Abstract

Distinguished colleagues, Ladies and Gentlemen, fifty years ago decisions were made by clinicians and not academics, managers nor politicians and, for the first few years of the NHS, it was run efficiently and at low cost. Patients were only too well aware that the service that they were receiving was excellent and they were grateful. Although the academics, the managers and the politicians have caused medicine to be replaced by a costly, inefficient and incompetent health industry, the blame lies initially at the door of those clinicians who were too concerned with patient care to see the takeover which was occurring. Lord Platt, in his Harveian oration ‘Medical „science: master or servant?’, points out that academic departments had not been responsible for nor even seriously involved in many of the discoveries in therapeutics or preventive medicine (Platt 1967). He goes on to state that ‘the phenomenal success of modern medical treatment seems to have depended almost wholly on non-clinicians, often non-medical scientists, frequently working in, or in close collaboration with, the pharmaceutical industry, and it would be a serious mistake to think that the role of industry has been largely in the field of commercial development.
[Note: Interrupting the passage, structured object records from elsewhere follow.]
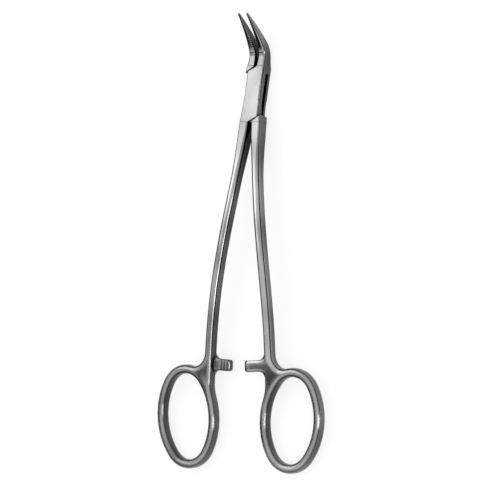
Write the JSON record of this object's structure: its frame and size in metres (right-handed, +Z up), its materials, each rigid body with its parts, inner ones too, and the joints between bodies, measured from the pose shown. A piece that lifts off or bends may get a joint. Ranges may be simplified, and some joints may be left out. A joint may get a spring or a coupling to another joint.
{
  "type": "hemostat forceps",
  "caption": "Locking forceps with a box lock, bent serrated jaws, a ratchet and finger rings, lying on its back, slightly open.",
  "frame": {"origin": "middle of the bounding box at its lowest level, the surface that the forceps lies on", "axes": "+Y from the finger rings to the jaw tips, +X towards the arm of the male half, +Z up, the way the jaws bend"},
  "size_m": [0.064, 0.1412, 0.0119],
  "materials": {
    "forceps_steel": "satin",
    "pin_steel": "satin"
  },
  "bodies": {
    "female": {"female_half": "forceps_steel", "pivot_pin": "pin_steel"},
    "male": {"male_half": "forceps_steel"}
  },
  "joints": [
    {"name": "box_lock", "type": "hinge", "parent": "female", "child": "male", "pos_m": [0, 0.04595, 0.00295], "axis": [0, 0.0911, 0.9958], "range_deg": [-6.5, 45]}
  ]
}
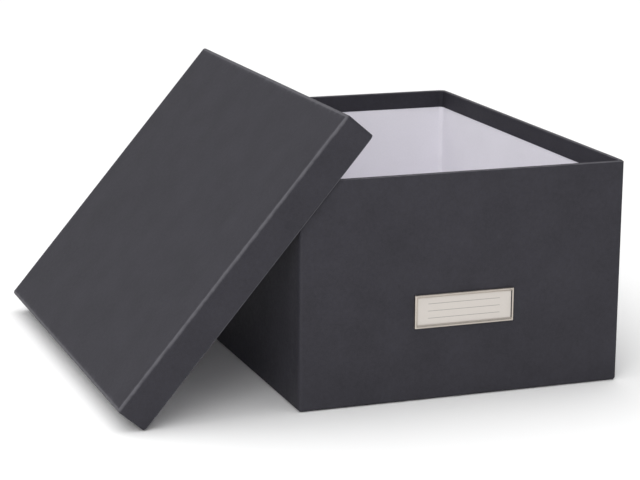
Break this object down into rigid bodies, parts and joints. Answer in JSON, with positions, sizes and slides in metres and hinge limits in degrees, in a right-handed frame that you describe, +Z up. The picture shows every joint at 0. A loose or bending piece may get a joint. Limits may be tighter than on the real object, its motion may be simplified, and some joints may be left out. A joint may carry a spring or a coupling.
{
  "type": "archival box",
  "caption": "Deep covered greyboard storage box with a lift-off lid leaning on its side, and a metal label holder on the front.",
  "frame": {"origin": "middle of the tray's underside, in the plane of the surface it stands on", "axes": "+Z up; the labelled front faces -Y; +X to the right of someone facing the front, away from the leaning lid"},
  "size_m": [0.3967, 0.3514, 0.2197],
  "materials": {
    "greyboard": "uncoated grey millboard",
    "stay_tape": "gummed paper tape",
    "cover_paper": "charcoal uncoated book-cover paper with a faint fibre texture",
    "lining_paper": "smooth uncoated white paper",
    "plated_steel": "satin nickel plate on pressed steel",
    "card_stock": "uncoated off-white card, bare"
  },
  "bodies": {
    "box": {"base_board": "greyboard", "front_wall_board": "greyboard", "rear_wall_board": "greyboard", "left_wall_board": "greyboard", "right_wall_board": "greyboard", "box_corner_stay_front_left": "stay_tape", "box_corner_stay_front_right": "stay_tape", "box_corner_stay_rear_left": "stay_tape", "box_corner_stay_rear_right": "stay_tape", "box_wrap": "cover_paper", "base_cover": "cover_paper", "wall_lining": "lining_paper", "floor_lining": "lining_paper", "label_frame": "plated_steel"},
    "label_card": {"label_card": "card_stock"},
    "lid": {"lid_panel_board": "greyboard", "lid_front_skirt_board": "greyboard", "lid_rear_skirt_board": "greyboard", "lid_left_skirt_board": "greyboard", "lid_right_skirt_board": "greyboard", "lid_corner_stay_front_left": "stay_tape", "lid_corner_stay_front_right": "stay_tape", "lid_corner_stay_rear_left": "stay_tape", "lid_corner_stay_rear_right": "stay_tape", "lid_wrap": "cover_paper", "lid_lining": "lining_paper"}
  },
  "joints": [
    {"name": "lid_lift", "type": "slide", "parent": "box", "child": "lid", "axis": [0, 0, 1], "range_m": [0, 0.2]},
    {"name": "label_card_slide", "type": "slide", "parent": "box", "child": "label_card", "axis": [1, 0, 0], "range_m": [0, 0.08]}
  ]
}
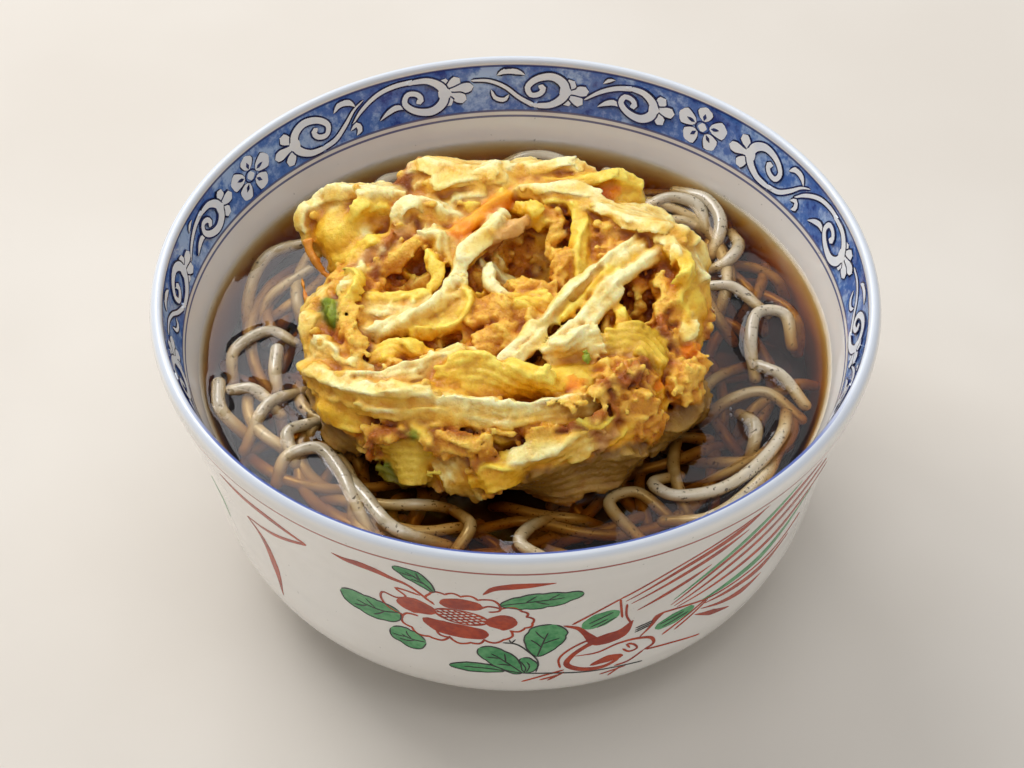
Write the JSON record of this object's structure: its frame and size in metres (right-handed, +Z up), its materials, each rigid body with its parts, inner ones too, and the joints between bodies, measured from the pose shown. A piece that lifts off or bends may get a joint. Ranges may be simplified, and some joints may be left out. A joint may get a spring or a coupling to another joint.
{
  "type": "bowl of tempura soba",
  "caption": "Porcelain bowl of hot soba in dark broth, topped with a round kakiage, a fritter of shredded vegetables; it stands on its foot ring.",
  "frame": {"origin": "centre of the underside of the foot ring, on the table", "axes": "+Z up along the bowl's axis; -Y is the side with the painted peony and bird, towards the viewer"},
  "size_m": [0.168, 0.168, 0.0857],
  "materials": {
    "porcelain": "glossy glaze over painted ornament",
    "broth": "clear dark liquid",
    "soba": "wet, smooth, with dark specks",
    "fried_batter": "crisp, slightly oily"
  },
  "bodies": {
    "root": {"bowl": "porcelain", "broth": "broth", "noodles": "soba", "kakiage": "fried_batter"}
  },
  "joints": []
}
A great deal of the basic scientific work, especially chemical isolation, analysis and synthesis, has taken place there.’ It should be consolation for hard-working „clinicians today to read Platt’s confirmation that ‘ideas come from lucky accidents or from the inspiration of men of imagination’ and ‘a great deal of modern Practice in medicine and surgery has been evolved from men whose researches were part of their daily clinical tasks’. So-called non-academic physicians may find amusing the friend of Lord Platt who talked about some form of research being ‘occupational therapy for the university staff’. A mild comment by myself that the active invasion of the teaching hospitals by the universities had not been an unmixed blessing (Fowler 1985) produced a dismissive response (Booth 1986).